• **The exercise**: Restate the opening lines of the material below word for word, stopping after the line that contains "on its side.".

········

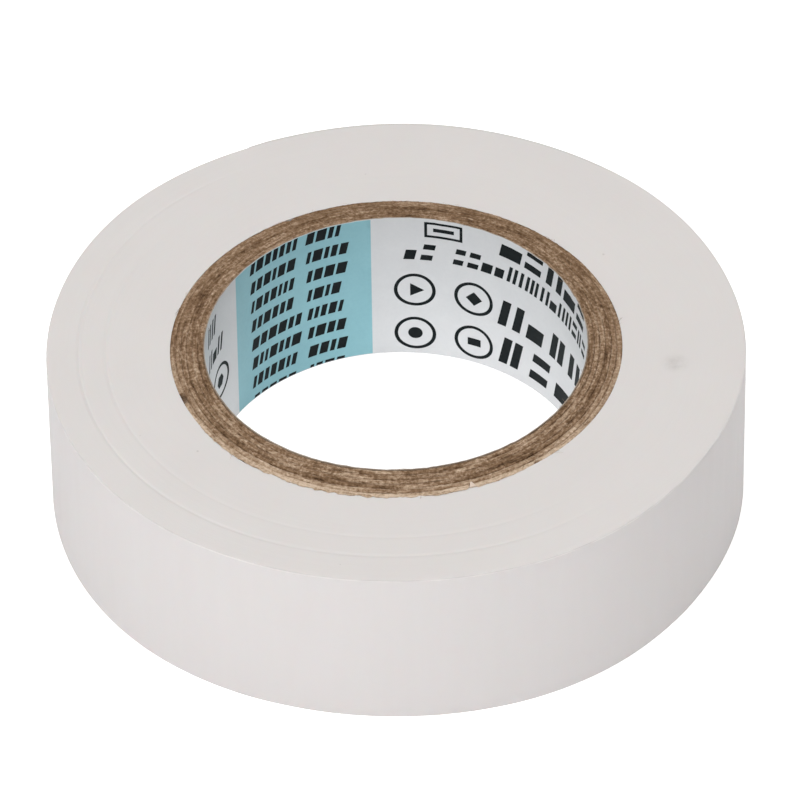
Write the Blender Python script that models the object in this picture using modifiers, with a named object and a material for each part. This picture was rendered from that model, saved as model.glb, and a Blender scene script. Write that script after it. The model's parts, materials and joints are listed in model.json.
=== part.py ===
"""Roll of electrical tape on a paperboard core, lying flat on its side.

The roll's axis is the world Z axis, and the origin is the centre of the underside that the wound tape
rests on. The core is a tube of glued paperboard plies with a thin printed liner in its bore. It has
slipped upwards a little through the tape, its inner plies most, so its end face climbs towards the
bore. The last stretch of the tape is a chain of flat links, hinged along the strip's outer face, which
peels away from the roll.
"""

import math

import bmesh
import bpy
from mathutils import Matrix

# Driving dimensions, in metres. The winding pitch is the film with the little air wound in under it.
TAPE_WIDTH = 0.015
TAPE_THICKNESS = 0.00015
WINDING_PITCH = 0.0001535
TAPE_LENGTH = 10.0
BORE_RADIUS = 0.0159
CORE_RADIUS = 0.01875
LINER_THICKNESS = 0.0001
PLY_COUNT = 6
CORE_RISE = 0.0005

# The free end of the strip. Angles are in degrees about +Z, from +X, and the strip is wound towards
# increasing angles.
END_ANGLE = 115
LINK_COUNT = 12
LINK_ANGLE = 5
ROOT_ANGLE = END_ANGLE - LINK_COUNT * LINK_ANGLE

# Every round surface has the same facets, so neighbouring rings stay parallel all the way round.
FACET_COUNT = 360 // LINK_ANGLE
RING_GAP = 0.00002
LINK_GAP = 0.00006
UNDER_LINK_GAP = 0.00003
WELD_DISTANCE = 0.000001

# The wound strip fills the ring between the core and this radius.
OUTER_RADIUS = math.sqrt(CORE_RADIUS ** 2 + TAPE_LENGTH * WINDING_PITCH / math.pi)


def clear_scene():
    for item in list(bpy.data.objects):
        bpy.data.objects.remove(item, do_unlink=True)


def new_collection(name):
    collection = bpy.data.collections.new(name)
    bpy.context.scene.collection.children.link(collection)
    return collection


def make_material(name, colour, roughness):
    material = bpy.data.materials.new(name)
    material.use_nodes = True
    shader = material.node_tree.nodes["Principled BSDF"]
    shader.inputs["Base Color"].default_value = (*colour, 1.0)
    shader.inputs["Roughness"].default_value = roughness
    shader.inputs["Metallic"].default_value = 0.0
    return material


def add_object(name, data, material, collection, parent):
    item = bpy.data.objects.new(name, data)
    item.data.materials.append(material)
    item.parent = parent
    collection.objects.link(item)
    return item


def polar(radius, angle):
    """The point at this radius and this angle in degrees, in the plane of the underside."""
    turn = math.radians(angle)
    return radius * math.cos(turn), radius * math.sin(turn)


def ring_profile(inner_radius, outer_radius, bottom, top):
    """The closed section of a ring at +X, down its outer side and up its inner side."""
    mesh = bpy.data.meshes.new("ring_profile")
    corners = [(outer_radius, top), (outer_radius, bottom), (inner_radius, bottom), (inner_radius, top)]
    points = [(radius, 0.0, height) for radius, height in corners]
    edges = [(index, (index + 1) % len(points)) for index in range(len(points))]
    mesh.from_pydata(points, edges, [])
    return mesh


def turned_ring(name, inner_radius, outer_radius, bottom, top, material, collection, parent):
    profile = ring_profile(inner_radius, outer_radius, bottom, top)
    ring = add_object(name, profile, material, collection, parent)
    screw = ring.modifiers.new("Turn", 'SCREW')
    screw.axis = 'Z'
    screw.angle = math.tau
    screw.steps = FACET_COUNT
    screw.render_steps = FACET_COUNT
    screw.use_merge_vertices = True
    screw.merge_threshold = WELD_DISTANCE
    screw.use_smooth_shade = False
    return ring


def core_lift(radius):
    """How far the core has slipped upwards at this radius: most at the bore, nothing at the tape."""
    return CORE_RISE * (CORE_RADIUS - radius) / (CORE_RADIUS - BORE_RADIUS)


def add_core(collection, parent):
    """The liner, and the plies from the bore outwards, in two alternating shades of kraft."""
    liner_material = make_material("coated_paper", (0.62, 0.64, 0.66), 0.5)
    kraft_materials = [
        make_material("kraft_dark", (0.26, 0.16, 0.09), 0.9),
        make_material("kraft_light", (0.36, 0.24, 0.14), 0.9),
    ]
    liner_outer = BORE_RADIUS + LINER_THICKNESS
    liner_lift = core_lift(BORE_RADIUS)
    turned_ring("printed_liner", BORE_RADIUS, liner_outer, liner_lift, TAPE_WIDTH + liner_lift,
                liner_material, collection, parent)
    ply_pitch = (CORE_RADIUS - liner_outer) / PLY_COUNT
    for index in range(PLY_COUNT):
        inner = liner_outer + index * ply_pitch + RING_GAP
        outer = liner_outer + (index + 1) * ply_pitch
        lift = core_lift((inner + outer) / 2)
        turned_ring(f"core_ply_{index + 1}", inner, outer, lift, TAPE_WIDTH + lift,
                    kraft_materials[index % 2], collection, parent)


def strip_radius(angle):
    """The radius of the strip's outer face at this angle of its last turn, which ends at END_ANGLE."""
    return OUTER_RADIUS - WINDING_PITCH * (END_ANGLE - angle) / 360


def winding_outline():
    """The winding's outer outline: one turn of the spiral, lowered under the links of the free end."""
    outline = []
    for angle in range(END_ANGLE - 360, ROOT_ANGLE + 1, LINK_ANGLE):
        outline.append(polar(strip_radius(angle), angle))
    for angle in range(ROOT_ANGLE, END_ANGLE + 1, LINK_ANGLE):
        outline.append(polar(strip_radius(angle) - TAPE_THICKNESS - UNDER_LINK_GAP, angle))
    return outline


def add_closed_spline(curve, points):
    spline = curve.splines.new('POLY')
    spline.points.add(len(points) - 1)
    for spline_point, (x, y) in zip(spline.points, points):
        spline_point.co = (x, y, 0.0, 1.0)
    spline.use_cyclic_u = True


def add_winding(material, collection, parent):
    """The wound turns as one solid: a flat outline with the core's hole, extruded to the tape's width."""
    curve = bpy.data.curves.new("winding_outline", 'CURVE')
    curve.dimensions = '2D'
    curve.fill_mode = 'BOTH'
    curve.extrude = TAPE_WIDTH / 2
    add_closed_spline(curve, winding_outline())
    hole_radius = CORE_RADIUS + RING_GAP
    add_closed_spline(curve, [polar(hole_radius, angle) for angle in range(0, 360, LINK_ANGLE)])

    outline = bpy.data.objects.new("winding_outline", curve)
    collection.objects.link(outline)
    evaluated = outline.evaluated_get(bpy.context.evaluated_depsgraph_get())
    mesh = bpy.data.meshes.new_from_object(evaluated)
    bpy.data.objects.remove(outline, do_unlink=True)

    work = bmesh.new()
    work.from_mesh(mesh)
    bmesh.ops.remove_doubles(work, verts=work.verts, dist=WELD_DISTANCE)
    bmesh.ops.recalc_face_normals(work, faces=work.faces)
    work.to_mesh(mesh)
    work.free()
    mesh.materials.clear()
    winding = add_object("tape_winding", mesh, material, collection, parent)
    winding.location = (0.0, 0.0, TAPE_WIDTH / 2)


def link_mesh(length):
    """A flat length of strip, from its hinge along +X, with its outer face on the plane Y = 0."""
    mesh = bpy.data.meshes.new("tape_link")
    work = bmesh.new()
    size = Matrix.Diagonal((length - LINK_GAP, TAPE_THICKNESS, TAPE_WIDTH, 1.0))
    centre = Matrix.Translation((length / 2, TAPE_THICKNESS / 2, TAPE_WIDTH / 2))
    bmesh.ops.create_cube(work, size=1.0, matrix=centre @ size)
    work.to_mesh(mesh)
    work.free()
    return mesh


def add_free_end(material, collection, parent):
    """The links, each with its origin on its own hinge, at the corners of the strip's outer face."""
    for index in range(LINK_COUNT):
        angle = ROOT_ANGLE + index * LINK_ANGLE
        start_x, start_y = polar(strip_radius(angle), angle)
        end_x, end_y = polar(strip_radius(angle + LINK_ANGLE), angle + LINK_ANGLE)
        length = math.hypot(end_x - start_x, end_y - start_y)
        heading = math.atan2(end_y - start_y, end_x - start_x)
        link = add_object(f"tape_end_{index + 1:02d}", link_mesh(length), material, collection, parent)
        link.location = (start_x, start_y, 0.0)
        link.rotation_euler = (0.0, 0.0, heading)


def main():
    clear_scene()
    collection = new_collection("electrical_tape_roll")
    roll_axis = bpy.data.objects.new("roll_axis", None)
    roll_axis.empty_display_size = CORE_RADIUS
    collection.objects.link(roll_axis)
    tape_material = make_material("pvc_film", (0.72, 0.69, 0.66), 0.4)
    add_core(collection, roll_axis)
    add_winding(tape_material, collection, roll_axis)
    add_free_end(tape_material, collection, roll_axis)
    bpy.context.view_layer.update()


main()
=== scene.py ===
"""Looks of the electrical tape roll: the wound film, the peeling end, the paperboard core and the liner."""

import json
import math
import random

import bmesh
import bpy
from mathutils import Matrix, Vector, geometry, noise


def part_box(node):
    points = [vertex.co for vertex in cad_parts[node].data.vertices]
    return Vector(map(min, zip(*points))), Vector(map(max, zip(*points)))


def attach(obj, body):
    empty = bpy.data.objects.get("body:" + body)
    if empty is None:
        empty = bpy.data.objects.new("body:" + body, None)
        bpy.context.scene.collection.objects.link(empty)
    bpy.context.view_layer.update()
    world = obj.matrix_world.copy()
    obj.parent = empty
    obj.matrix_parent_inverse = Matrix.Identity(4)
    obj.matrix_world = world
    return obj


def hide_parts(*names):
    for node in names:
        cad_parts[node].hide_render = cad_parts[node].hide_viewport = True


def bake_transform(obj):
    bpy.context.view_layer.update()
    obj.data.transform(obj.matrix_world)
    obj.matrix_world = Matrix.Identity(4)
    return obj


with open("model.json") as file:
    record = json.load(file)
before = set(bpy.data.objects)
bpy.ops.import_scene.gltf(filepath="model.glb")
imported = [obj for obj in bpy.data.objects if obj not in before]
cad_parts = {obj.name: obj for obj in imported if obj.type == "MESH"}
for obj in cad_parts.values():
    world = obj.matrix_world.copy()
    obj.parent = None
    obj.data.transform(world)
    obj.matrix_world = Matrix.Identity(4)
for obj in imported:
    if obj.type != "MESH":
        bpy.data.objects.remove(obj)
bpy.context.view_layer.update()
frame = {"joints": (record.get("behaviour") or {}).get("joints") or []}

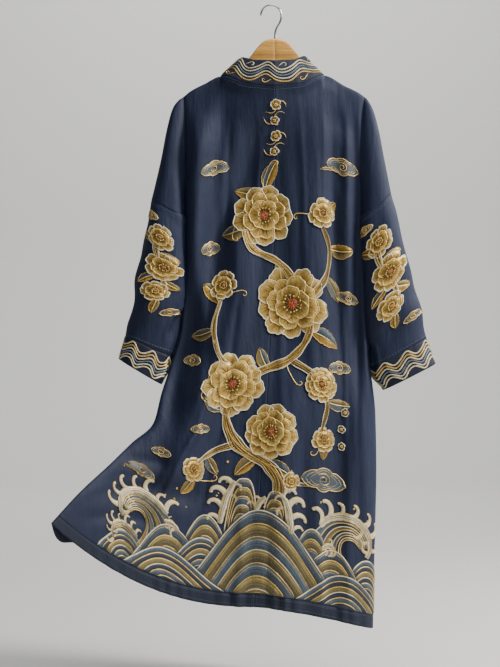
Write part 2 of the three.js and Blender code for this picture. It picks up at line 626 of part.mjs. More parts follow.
for (const side of [LEFT, RIGHT]) {
  side.backShares = backShares(side);
  const back = bodyPanel(side, true);
  const front = bodyPanel(side, false);
  add(`back_${side.name}`, back.panel, navyCloth);
  add(`front_${side.name}`, front.panel, navyCloth);
  add(`hem_back_${side.name}`, back.band, hemCloth);
  add(`hem_front_${side.name}`, front.band, hemCloth);
  const gap = sleeveShare(side, SEAM_GAP * 1.5);
  add(`sleeve_${side.name}`, sleeveTube(side, gap, CUFF_FROM - gap, 11), navyCloth);
  add(`cuff_${side.name}`, sleeveTube(side, CUFF_FROM, 1, 2), collarCloth);
  add(`hanger_wood_${side.name}`, woodHalf(side), beechWood);
  add(`collar_${side.name}`, collarSolid(side, collarStations(side, back, front)), collarCloth);
}
add("hanger_hook", hookWire(), polishedWire);

export default robe;
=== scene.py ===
"""The looks of a kimono-style robe on a wooden hanger: cloth, embroidery and hanger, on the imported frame.

Tables are in millimetres and Blender gets metres. +Z is up, the robe's back faces -Y, and the origin is the
point inside the top of the hook. "Left" and "right" are as seen from behind, so left is -X.
"""

from __future__ import annotations

import logging
import math
from collections.abc import Callable, Iterable, Sequence
from dataclasses import dataclass, field
from enum import Enum

import bpy
import numpy as np
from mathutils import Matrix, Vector

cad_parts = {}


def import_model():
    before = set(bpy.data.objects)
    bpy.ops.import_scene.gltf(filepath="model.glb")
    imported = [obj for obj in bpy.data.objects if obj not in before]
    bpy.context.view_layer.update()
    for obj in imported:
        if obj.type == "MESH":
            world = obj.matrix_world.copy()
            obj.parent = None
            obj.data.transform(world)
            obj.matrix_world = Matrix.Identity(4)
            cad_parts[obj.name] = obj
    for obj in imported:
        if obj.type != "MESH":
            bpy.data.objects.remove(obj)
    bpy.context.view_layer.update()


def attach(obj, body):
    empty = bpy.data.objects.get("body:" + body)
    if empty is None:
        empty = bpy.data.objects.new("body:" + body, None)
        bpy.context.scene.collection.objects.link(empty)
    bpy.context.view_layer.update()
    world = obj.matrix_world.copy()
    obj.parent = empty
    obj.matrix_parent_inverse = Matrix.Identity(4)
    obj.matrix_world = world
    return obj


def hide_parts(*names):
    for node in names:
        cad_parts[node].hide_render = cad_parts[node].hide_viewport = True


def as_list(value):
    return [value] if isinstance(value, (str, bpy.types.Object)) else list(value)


log = logging.getLogger("robe")
Array = np.ndarray
Material = bpy.types.Material
Object = bpy.types.Object
Place = tuple[float, float]
Colour = tuple[float, float, float]
MM = 0.001

# ---- Sizes and section tables ----

CLOTH_WALL = 1.6
SEAM_GAP = 0.4
COLLAR_WIDTH = 54.0
COLLAR_WALL = 3.0
BACK_LENGTH = 1079.0
CENTRE_TOP_Z = -173.0
VALLEY_HALF = 12.0
UNDERARM = 0.23
BAND_START = 1 - 0.0236
CUFF_FROM = 0.846
SLEEVE_LENGTH = 345.0
SLEEVE_AROUND = 245.0
FRONT_EDGE_OUT = COLLAR_WIDTH + 15.0
HOOK_RADIUS = 21.4
HOOK_CENTRE_Z = -19.4
WOOD_CENTRE_X = 8.0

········

• **Full answer**:
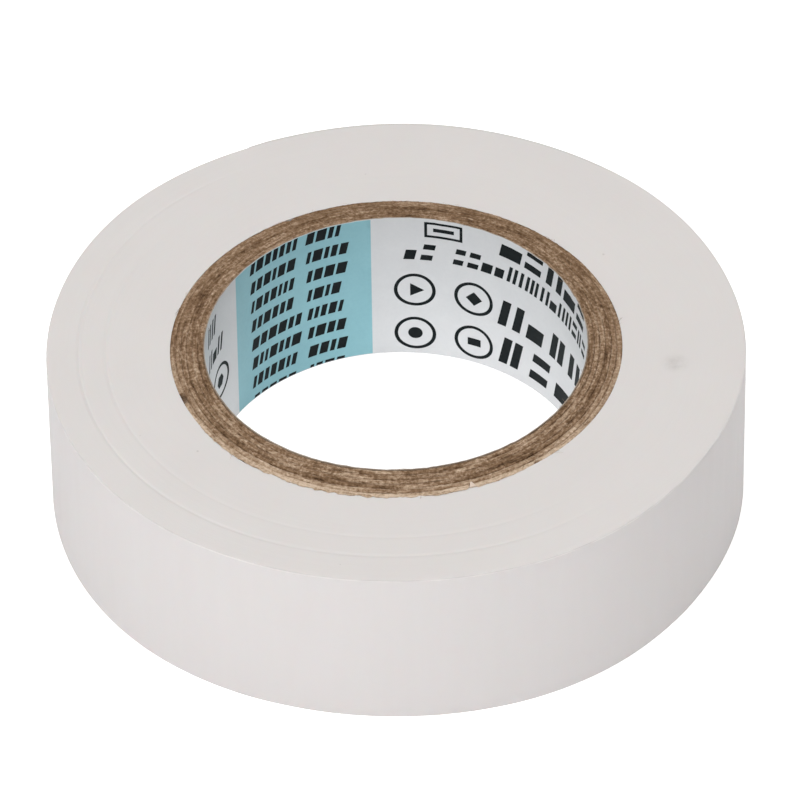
Write the Blender Python script that models the object in this picture using modifiers, with a named object and a material for each part. This picture was rendered from that model, saved as model.glb, and a Blender scene script. Write that script after it. The model's parts, materials and joints are listed in model.json.
=== part.py ===
"""Roll of electrical tape on a paperboard core, lying flat on its side.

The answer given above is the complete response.